5. What is the most mundane, day to day, thing you can share about yourself?
Oh, my, I’m boring. I write. It’s what I do. The laptop is pretty much permanently glued to my lap when I’m not riding.
6. What scares you the most?
Having all the stories and books I’ve written in my lifetime end up unread in a dumpster when I die.
7. Tell us anything but keep it G rated.
I am constantly amazed by how essential horses are to fantasy worlds, and how few writers get them right. I am contemplating switching the focus of my blog (http://blog.sabolich.info) to tips for writing believable horses and getting the most from them as characters.
Keywords:
Firedancer, S. A. Bolich, Sky Warrior Books, fantasy, other world fantasy, alternate world fantasy
Thank you again!
Thank you, Sue. Gary W. Olson will be here next week. Drop back in.
Comments
One response to “Writerly Wednesday Welcomes Sue Bolich”

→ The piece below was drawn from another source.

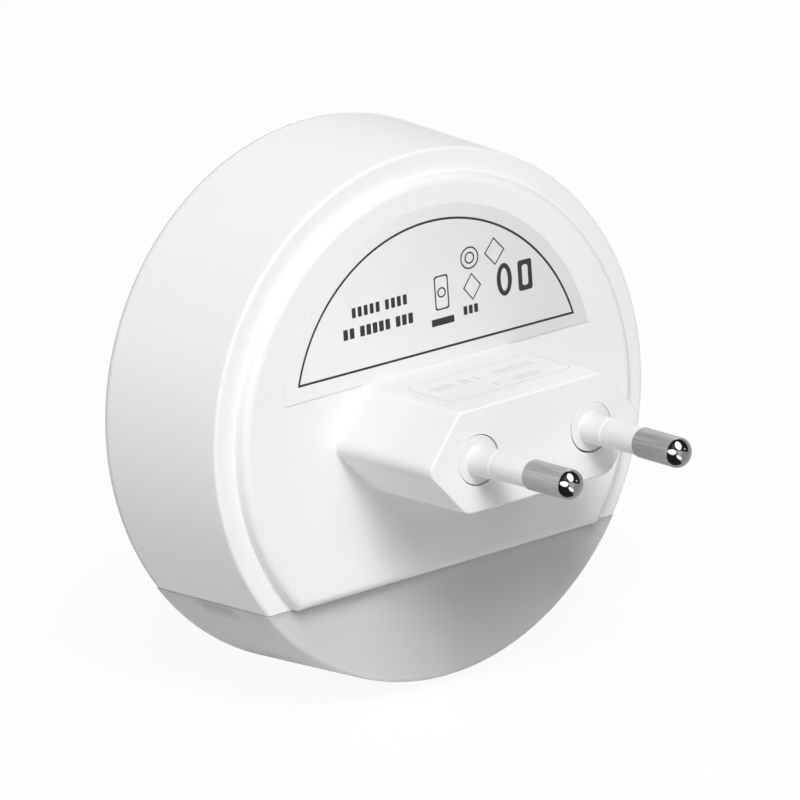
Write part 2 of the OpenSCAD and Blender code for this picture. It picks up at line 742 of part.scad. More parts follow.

“That immediately led to fire that thinks,and the concept of elementals at war with the people who live on the planet they’d just really like to own without conditions.”
I think the above is a fascinating concept. I love the idea of the elements having intention. And how can we combat something so natural to the earth?
I love your descriptions of finding old places, knowing something was around since 1485. I haven’t been to Europe, but that’s one of the main reasons I want to go, to see these things and sense that history.
I’ve a friend who teaches horse riding and I think she’d probably agree that most of us know very little. I bet a blog on that would be very useful! Good luck with your novel!